Colts Must be Ready for Emotional Chiefs
As far as tasks in the NFL go, for the Indianapolis Colts, this one seems easy enough. A road win over the 2-14 Kansas City Chiefs and the Colts are in the playoffs, the memories of a 2-14 2011 NFL season are erased and Andrew Luck sews up the NFL Offensive Rookie of the Year award.
Okay, those last two outcomes are out of the Colts’ control, but getting into the playoffs is not. This is a game the Colts should win, and taking care of business on Sunday will go a long way towards convincing themselves, and everyone else, that they belong among the NFL’s elite teams this season.
Here are my five keys to the Colts’ success on Sunday.
Reggie Wayne can jump. Can you?
The Colts average 5.6 first quarter points per game while the Chiefs manage a paltry 2.8. The Chiefs’ defense allows 5.8 first quarter points per game, and the Colts are not much better at 4.5.
The first quarter does not seem to matter much to the Colts. In three of the Colts’ four losses, they led after the first quarter. The Chiefs, however, are 1-10 when trailing after the first quarter.
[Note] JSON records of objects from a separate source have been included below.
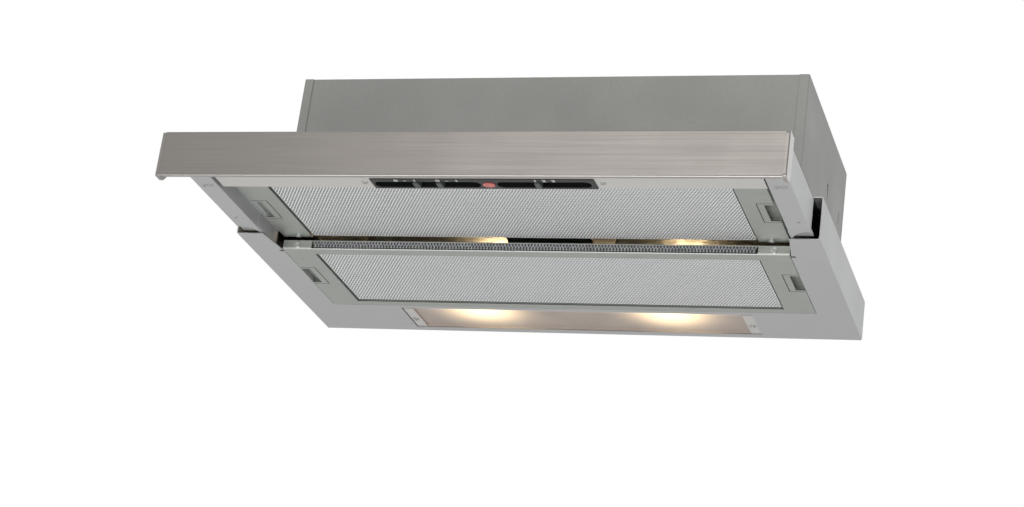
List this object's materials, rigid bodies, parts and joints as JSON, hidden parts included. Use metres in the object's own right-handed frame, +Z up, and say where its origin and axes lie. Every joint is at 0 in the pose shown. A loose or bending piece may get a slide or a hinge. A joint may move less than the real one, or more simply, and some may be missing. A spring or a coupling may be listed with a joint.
{
  "type": "pull-out range hood",
  "caption": "Slim pull-out kitchen hood: steel pan and housing, sliding filter drawer with a brushed front bar, slider controls, rear light, blower and duct collar.",
  "frame": {"origin": "on the wall plane, centred in width, level with the pan's top flange that meets the underside of the cabinet", "axes": "+Z up, +Y into the wall, +X to the right seen from the room; the drawer pulls out along -Y"},
  "size_m": [0.6, 0.454, 0.24],
  "materials": {
    "grey_enamel": "satin",
    "housing_enamel": "satin",
    "zinc_steel": "galvanised",
    "brushed_steel": "brushed",
    "cap_metal": "satin",
    "filter_frame": "satin",
    "filter_mesh": "expanded mesh",
    "black_plastic": "moulded",
    "grey_plastic": "moulded",
    "knob_plastic": "moulded",
    "pilot_red": "clear red",
    "lens_plastic": "frosted",
    "bulb_glass": "clear",
    "white_ceramic": "smooth",
    "motor_iron": "varnished"
  },
  "bodies": {
    "hood_body": {"base_pan": "grey_enamel", "side_panel_left": "housing_enamel", "side_panel_right": "housing_enamel", "front_panel": "housing_enamel", "rear_panel": "zinc_steel", "top_panel": "housing_enamel", "outlet_collar": "grey_plastic", "flap_pin": "zinc_steel", "scroll_half_left": "grey_plastic", "scroll_half_right": "grey_plastic", "motor": "motor_iron", "motor_bracket": "zinc_steel", "capacitor": "grey_plastic", "terminal_box": "white_ceramic", "terminal_box_lid": "white_ceramic", "cable_gland": "black_plastic", "lamp_box": "zinc_steel", "lamp_lens": "lens_plastic", "lamp_holder_left": "white_ceramic", "lamp_holder_right": "white_ceramic", "lamp_bulb_left": "bulb_glass", "lamp_bulb_right": "bulb_glass", "fixed_rail_left": "zinc_steel", "fixed_rail_right": "zinc_steel", "rear_filter_frame": "filter_frame", "rear_filter_mesh": "filter_mesh"},
    "drawer": {"runner_left": "zinc_steel", "runner_right": "zinc_steel", "drawer_arm_left": "grey_enamel", "drawer_arm_right": "grey_enamel", "cross_member": "grey_enamel", "drawer_cover": "grey_enamel", "bar_fascia": "brushed_steel", "bar_stiffener": "zinc_steel", "bar_end_cap_left": "cap_metal", "bar_end_cap_right": "cap_metal", "control_panel": "black_plastic", "switch_housing": "grey_plastic", "pilot_lamp": "pilot_red", "drawer_filter_frame": "filter_frame", "drawer_filter_mesh": "filter_mesh"},
    "fan_rotor": {"fan_impeller": "black_plastic", "motor_shaft": "zinc_steel"},
    "flap_front": {"flap_front": "black_plastic"},
    "flap_rear": {"flap_rear": "black_plastic"},
    "light_slider": {"light_slider": "knob_plastic"},
    "motor_slider": {"motor_slider": "knob_plastic"},
    "speed_slider": {"speed_slider": "knob_plastic"},
    "rear_filter_latch_left": {"rear_filter_latch_left": "grey_plastic"},
    "rear_filter_latch_right": {"rear_filter_latch_right": "grey_plastic"},
    "drawer_filter_latch_left": {"drawer_filter_latch_left": "grey_plastic"},
    "drawer_filter_latch_right": {"drawer_filter_latch_right": "grey_plastic"}
  },
  "joints": [
    {"name": "drawer_slide", "type": "slide", "parent": "hood_body", "child": "drawer", "axis": [0, -1, 0], "range_m": [-0.142, 0]},
    {"name": "fan_spin", "type": "hinge", "parent": "hood_body", "child": "fan_rotor", "pos_m": [0, -0.152, 0.066], "axis": [1, 0, 0], "continuous": true},
    {"name": "flap_front_hinge", "type": "hinge", "parent": "hood_body", "child": "flap_front", "pos_m": [0, -0.11, 0.163], "axis": [-1, 0, 0], "range_deg": [0, 75]},
    {"name": "flap_rear_hinge", "type": "hinge", "parent": "hood_body", "child": "flap_rear", "pos_m": [0, -0.11, 0.163], "axis": [1, 0, 0], "range_deg": [0, 75]},
    {"name": "light_slide", "type": "slide", "parent": "drawer", "child": "light_slider", "axis": [1, 0, 0], "range_m": [-0.017, 0]},
    {"name": "motor_slide", "type": "slide", "parent": "drawer", "child": "motor_slider", "axis": [1, 0, 0], "range_m": [0, 0.017]},
    {"name": "speed_slide", "type": "slide", "parent": "drawer", "child": "speed_slider", "axis": [1, 0, 0], "range_m": [0, 0.017]},
    {"name": "rear_filter_latch_left_slide", "type": "slide", "parent": "hood_body", "child": "rear_filter_latch_left", "axis": [1, 0, 0], "range_m": [0, 0.0045], "stiffness_N_per_m": 400, "springref_m": -0.002},
    {"name": "rear_filter_latch_right_slide", "type": "slide", "parent": "hood_body", "child": "rear_filter_latch_right", "axis": [-1, 0, 0], "range_m": [0, 0.0045], "stiffness_N_per_m": 400, "springref_m": -0.002},
    {"name": "drawer_filter_latch_left_slide", "type": "slide", "parent": "drawer", "child": "drawer_filter_latch_left", "axis": [1, 0, 0], "range_m": [0, 0.0045], "stiffness_N_per_m": 400, "springref_m": -0.002},
    {"name": "drawer_filter_latch_right_slide", "type": "slide", "parent": "drawer", "child": "drawer_filter_latch_right", "axis": [-1, 0, 0], "range_m": [0, 0.0045], "stiffness_N_per_m": 400, "springref_m": -0.002}
  ]
}
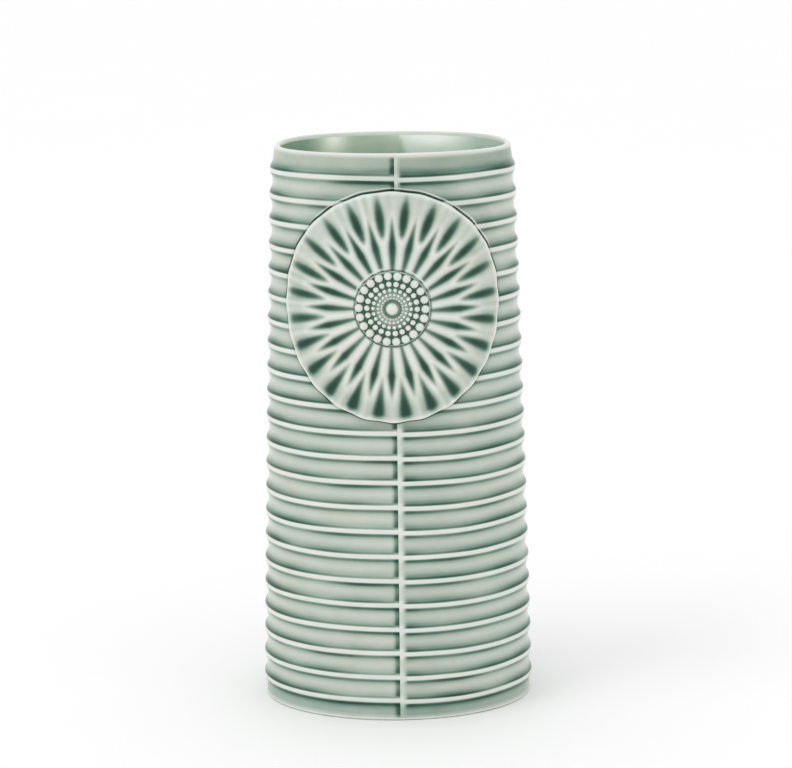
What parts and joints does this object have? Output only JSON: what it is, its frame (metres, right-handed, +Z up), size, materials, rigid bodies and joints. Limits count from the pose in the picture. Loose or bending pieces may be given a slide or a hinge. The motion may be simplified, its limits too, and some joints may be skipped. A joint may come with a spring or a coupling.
{
  "type": "stoneware vase",
  "caption": "Oval, tapering stoneware vase with horizontal ribs, a lapped seam down the front, a pressed flower disc with a beaded button, and a soft green celadon glaze.",
  "frame": {"origin": "on the vase's upright axis, at the level that its foot stands on", "axes": "+Z up, +X along the oval's width, to the right seen from the front, -Y towards the front with the seam and the flower"},
  "size_m": [0.1122, 0.0801, 0.231],
  "materials": {
    "wall_glaze": "glossy celadon glaze, pale on the ribs and dark green where it pools",
    "floor_glaze": "glossy celadon glaze inside, bare stoneware underneath",
    "flower_glaze": "glossy celadon glaze, pale on the petals and teal in their hollows",
    "button_glaze": "glossy celadon glaze, pooled dark between the beads",
    "bead_glaze": "glossy celadon glaze, thin and pale"
  },
  "bodies": {
    "root": {"wall": "wall_glaze", "floor_slab": "floor_glaze", "flower_disc": "flower_glaze", "centre_button": "button_glaze", "bead_ring_1": "bead_glaze", "bead_ring_2": "bead_glaze", "bead_ring_3": "bead_glaze", "bead_ring_4": "bead_glaze", "bead_ring_5": "bead_glaze", "centre_pearl": "bead_glaze"}
  },
  "joints": []
}
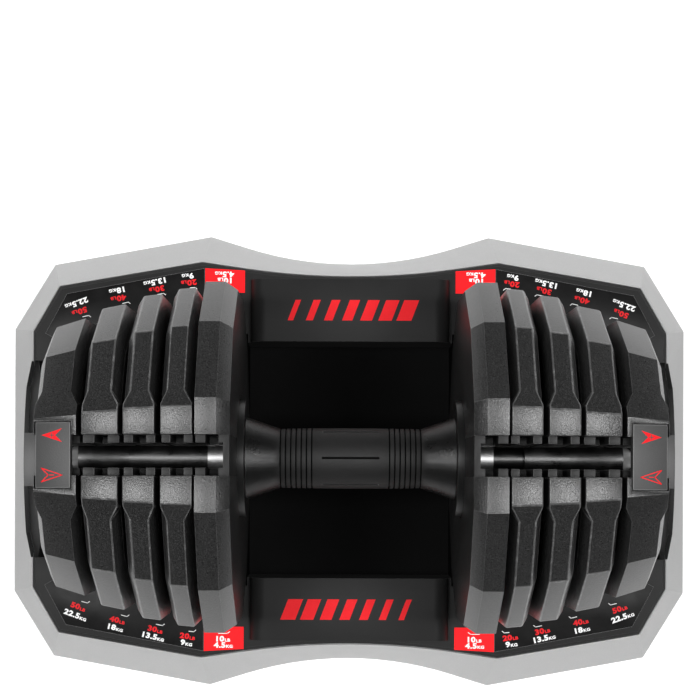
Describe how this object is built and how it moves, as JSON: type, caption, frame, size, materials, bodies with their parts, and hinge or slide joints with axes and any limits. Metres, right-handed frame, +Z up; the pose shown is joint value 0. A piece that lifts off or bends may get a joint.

A strong first quarter for the Colts will get their defense into a nice rhythm while discouraging the down-and-out Chiefs who can only be looking forward to the end of a miserable and tragic season. Jump on ‘em early, and Uncle Mo will tilt the field downhill for the Colts.
No Luck can get a QB out of this
Andrew Luck has been sacked 37 times this season. The Chiefs defense only has 24 sacks, 30th in the NFL. The Colts give up fewer sacks in their wins (2.3) than in their losses (2.8). Six of the Chiefs' 24 sacks came in their two wins.
Obviously, the Colts will have to protect Luck if they want to win.
The real statistic that worries Colts fans, both this season and in the future, is the number of times Luck has been hit this season; he has been hit 107 times, ranking at the bottom of the league. The only reason Luck has not been officially “sacked” more this season is his incredible ability to elude pressure long enough to throw the ball away or make one of the mad scramble plays he is becoming famous for.
Indianapolis must utilize the pass and the run to create balance.
The Colts ran 982 plays from scrimmage this season, good for third-most in the NFL. Surprisingly, the Colts only rank 13th in time of possession at 51 percent, and that drops to 47 percent in their losing games. So the Colts run a lot of plays but do not really have the time of possession numbers to show for it.
The Colts are averaging 27.2 rushing attempts per game and a whopping 40.3 passes per game (this explains the high number of plays with the relatively low time of possession). While the Colts are averaging 1.5 pass attempts for each rush on the season, in their five losses they average 2.1 pass attempts for each rush.
This is often indicative of a team playing from behind, but the Colts were leading or tied after the first quarter in four of their five losses. So the Colts were not playing from behind, but they did have an anemic rushing attack in their losses. They average 62.4 rushing yards in their five losses compared to 132 yards per game in their nine wins.
Clearly the Colts play better when they can get the running game going and allow their defensive unit more time to rest on the bench while the offense is wearing out the opponent’s defense. This shouldn’t be news to anyone who follows football. When teams can dominate time of possession with an adequate ground game, it opens up big plays down the field and wears out the opposing defense, allowing the offense to close out the game.
Definitely no stuffing going on here
The Colts showed some weakness against the run in Week 15 against the Texans. Then again, many teams show weakness against Arian Foster.
The Colts defense is giving up 124.7 rushing yards per game (23rd in the league). The Chiefs offense is averaging 139.3 rushing yards per game (seventh in the league). Clearly, this is a matchup that the Chiefs will seek to exploit.
If the Colts cannot control the tempo of the game with their own rushing attack, and they let the Chief’s O-line push down hill, it will be a long day for the Colts.
Emotions need to run high
The Chiefs were 1-11 when tragedy struck in Week 13. Teams respond one of two ways to these kinds of events; either they fall apart completely, or they come together.
Against the Panthers in Week 13, the Chiefs came together and played their best game of the season in a 27-21 win. The NFL told the Chiefs players that they did not have to play that week against the Panthers. The players responded first by saying they were professionals, and second by acting like it.
The Chiefs dominated the Panthers in time of possession, calling twice as many running plays as passing plays. They had zero turnovers and only one penalty. Brady Quinn was even sharp, completing 82 percent of his passes. The Chiefs players were clearly emotional before, during and after the game as they continued to process the calamity.
The Chiefs played on the road the last two weeks and returned to their old form, losing both games. This Sunday against the Colts, the Chiefs return home and one may expect that they will once again be emotionally charged for the game.
Put simply, the Colts have to match the Chiefs’ emotional intensity. With a playoff spot awaiting the Colts if they win, the Colts will be ready to play.